09 November 2006

Tubuh-Alat dalam Kebungkaman Ruang Privat ..

Our Publication

Tubuh-Alat dalam Kebungkaman Ruang Privat:
Problem Pekerja Rumah Tangga (PRT) Indonesia di Singapura, Januari 2006.










Buku ini memaparkan kepada pembaca, Singapura merupakan salah satu negara tujuan migrasi TKI, khususnya para perempuan. Banyak orang berpandangan negeri jiran ini relatif lebih aman daripada Malaysia. Namun, data Kedutaan Besar Republik Indonesia (KBRI) berbicara lain, selama tahun 1999 sampai Januari 2004 menunjukkan, tercatat 114 Pekerja Rumah Tangga (PRT) Indonesia di Singapura tewas akibat bunuh diri, kecelakaan kerja maupun sebab-sebab lain.


Komentar dalam resensi dari Rohman Satriani Muhammad, Anggota Forum Penulis Pemuda Pembebasan. Tinggal di Kabupaten Bandung, dalam harian Pikiran Rakyat, 30 Oktober 2006


Ketidakadilan, kekerasan, dan diskriminasi. Tiga kata inilah yang mungkin mewakili kasus menyedihkan yang menimpa Rahayu, pekerja rumah tangga di Singapura asal Banyumas. Rahayu hanyalah salah satu dari ribuan, bahkan ratusan ribu perempuan pekerja/buruh yang bekerja di luar negeri (Arab Saudi, Malaysia, Singapura, Hong Kong, dan lain-lain). Betapa kejamnya perlakuan yang ditimpakan kepada Rahayu. Ancaman pembunuhan, pemerasan, makian, direndahkan martabatnya, gaji tak dibayar, dan sebagainya. Rahayu adalah seorang perempuan dan dari keluarga miskin. Alasan karena perempuan, miskin, dan lemah inilah yang seringkali dijadikan dalih penindasan.

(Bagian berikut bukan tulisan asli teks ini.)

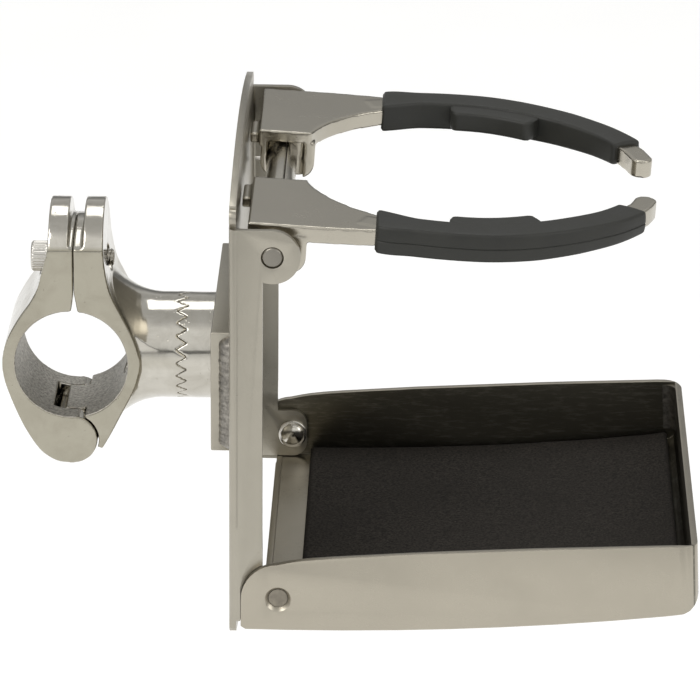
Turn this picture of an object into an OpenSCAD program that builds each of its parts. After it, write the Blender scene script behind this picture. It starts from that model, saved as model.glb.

Dikutip dari artikel karya
Nur Ahmad yang diterbitkan oleh Rahima: Pusat Pendidikan dan Informasi Islam dan Hak-hak Perempuan dalam rahima.or.id rubrik Fokus. Kutipan di atas dituliskan setelah penulis mengutip kutipan yang termuat dalam buku Tubuh-Alat dalam Kebungkaman Ruang Privat ... yang memuat kutipan atas ujar seorang buruh migran .. (h.134)

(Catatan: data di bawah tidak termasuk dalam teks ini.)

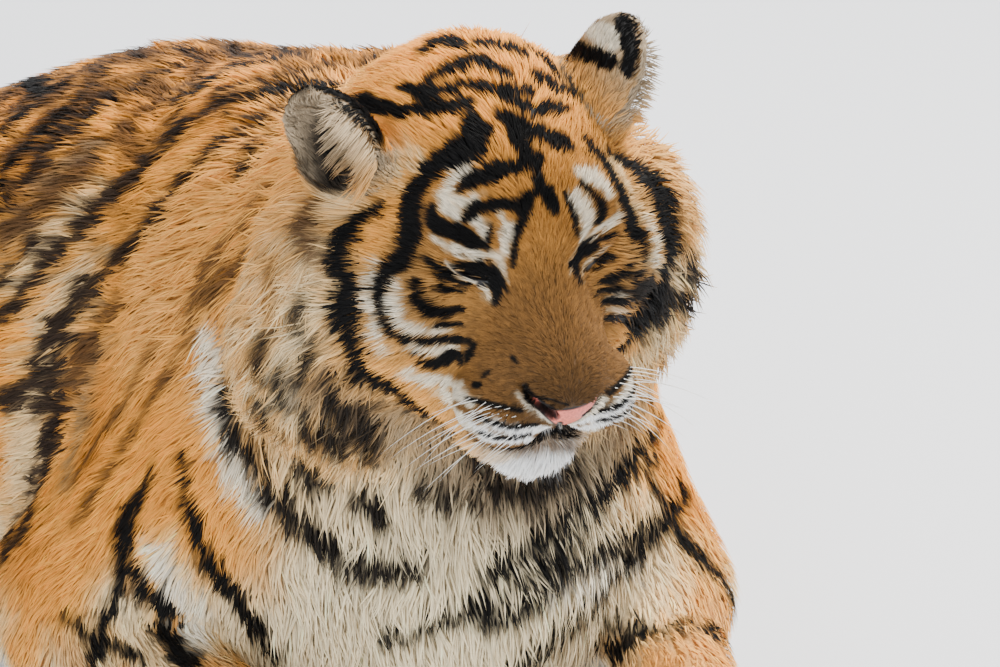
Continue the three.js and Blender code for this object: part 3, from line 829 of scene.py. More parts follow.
# Dark brown stripes of the flank and the back.
FLANK_MARKS = dict(
    flank_1=((3, 7, 8, 9, 10, 10, 9, 9, 8, 7),
             [(240, 92), (223, 101), (180, 124), (153, 147), (134, 169), (100, 196), (70, 228), (44, 258),
              (20, 290), (0, 318)]),
    flank_2=((3, 6, 7, 8, 8, 8, 7, 7, 7),
             [(281, 98), (249, 120), (207, 147), (172, 185), (150, 210), (128, 242), (105, 268), (83, 287),
              (57, 319)]),
    flank_3=((7, 9, 10, 10, 9), [(112, 89), (92, 105), (60, 130), (36, 160), (0, 204)]),
    flank_4=((5, 8, 8), [(249, 54), (207, 76), (172, 96)]),
    flank_5=((5, 9, 9), [(60, 80), (34, 102), (0, 128)]),
    flank_6=((5, 8, 6), [(192, 56), (160, 68), (128, 84)]),
    flank_7=((6, 8, 7), [(150, 44), (120, 56), (92, 70)]),
    flank_8=((6, 10, 10, 9), [(84, 296), (50, 330), (28, 378), (0, 404)]),
    flank_9=((6, 11, 12, 11), [(56, 396), (44, 430), (38, 467), (14, 540)]),
    flank_10=((3, 6, 7), [(34, 236), (12, 262), (0, 280)]),
    flank_11=((4, 7, 6), [(272, 72), (240, 80), (214, 90)]),
    flank_12=((4, 8, 7), [(330, 58), (300, 66), (276, 84)]),
    flank_13=((4, 6, 5), [(262, 130), (246, 146), (232, 170)]),
    flank_14=((5, 8, 8, 7), [(64, 320), (56, 350), (48, 378), (30, 420)]),
    flank_15=((5, 8, 7), [(26, 470), (14, 510), (0, 560)]),
    outline_1=((6, 6), [(40, 74), (34, 84)]),
    outline_2=((6, 7), [(128, 46), (136, 54)]),
    outline_3=((7, 7), [(176, 42), (184, 52)]),
    outline_4=((6, 7), [(228, 42), (236, 54)]),
    outline_5=((6, 6), [(280, 44), (288, 54)]),
)
# Soft dark brown: painted shade along the crease behind the shoulder and in the wrist's fold, and brown fur
# along the ridge, the flank, the cape and the neck, with a smudge below the mouth.
SHADE_AND_BROWN_FUR_MARKS = dict(
    ridge_1=((8, 10, 10, 8), [(0, 92), (60, 66), (120, 50), (180, 46)]),
    ridge_2=((6, 8, 8, 6), [(200, 50), (250, 50), (300, 56), (340, 62)]),
    upper_5=((8, 12, 10), [(0, 176), (30, 150), (70, 122)]),
    upper_6=((6, 8, 6), [(140, 150), (176, 124), (214, 104)]),
    smudge=((1, 2, 3, 2, 1), [(514, 454), (532, 453), (552, 450), (570, 449), (584, 448)]),
    upper_1=((14, 19, 16), [(14, 150), (50, 122), (96, 98)]),
    upper_2=((12, 17, 14), [(0, 236), (40, 200), (80, 168)]),
    upper_3=((10, 14, 12), [(0, 110), (40, 92), (90, 66)]),
    cape_dark=((5, 10, 11, 7), [(240, 246), (230, 266), (216, 286), (202, 302)]),
    upper_4=((8, 12, 10), [(120, 120), (160, 92), (200, 70)]),
    flank_low=((8, 12, 12, 10), [(110, 300), (84, 340), (60, 390), (44, 440)]),
    # Painted shade along the crease between the upper arm and the flank.
    shoulder_1=((3, 5, 6, 6, 5, 4), [(191, 333), (175, 358), (150, 398), (122, 440), (100, 478), (70, 524)]),
    shoulder_2=((2, 4, 5, 3), [(152, 344), (128, 388), (102, 430), (72, 480)]),
    shoulder_3=((8, 11, 10, 7), [(223, 236), (206, 268), (190, 297), (180, 330)]),
    shoulder_4=((4, 6, 4), [(262, 186), (246, 212), (238, 228)]),
    neck_side=((6, 9, 9, 6), [(300, 196), (298, 222), (304, 246), (312, 262)]),
    # Painted shade in the wrist's fold.
    wrist_fold=((3, 5, 3), [(110, 566), (124, 588), (140, 610)]),
)
WHITE_FACE = dict(
    lip=((5, 7, 7, 7, 7), [(488, 424), (506, 430), (524, 433), (546, 430), (558, 427)]),
    lip_low=((4, 5, 5, 5, 4), [(482, 438), (500, 441), (524, 441), (544, 436), (558, 430)]),
    pad=((4, 5, 5), [(470, 424), (486, 434), (500, 440)]),
)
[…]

“Di majikan ini, setiap kali saya melakukan kesalahan,
majikan selalu ancam akan bunuh saya.
‘Saya bunuh kamu, kerja tidak betul’, begitu katanya.
Suatu kali karena saya ketakutan akan dibunuh, saya lari ke kedutaan.
Di kedutaan, agen dipanggil. Dari kedutaan saya dibawa kembali ke agen.
Di depan orang kedutaan, agen berjanji akan memanggil dan memarahi majikan.
Kalau mau ganti majikan, dia akan carikan. Begitu katanya.
Saya pikir, saya jauh-jauh dari Indonesia ingin sukses.
Sampai di agen, ternyata majikan sudah menunggu.
Di tempat agen, saya dimarahi oleh majikan dan agen.
Mereka bilang, ‘Kamu kurang ajar, tidak tahu diuntung.
Kalau tahu kamu bakalan ngadu ke kedutaan, saya bunuh kamu betulan.’
Kemudian majikan buka dompet.
Dia bayar gaji saya, kalau dihitung semuanya Rp. 8,9 juta. Gaji saya itu diserahkan ke agen.
Di depan saya, majikan bilang ke agen, ‘Nih uang gaji dia, murni gaji dia.
Saya serahkan untuk kamu pakai’.
Saya hanya disuruh lihat, padahal itu hak saya.
Saya dipulangkan ke Indonesia tanpa uang sepeserpun.
Demi Allah, saya pulang hanya bawa satu baju,
dan pakai sandal jepit, seperti orang mau ke pasar.”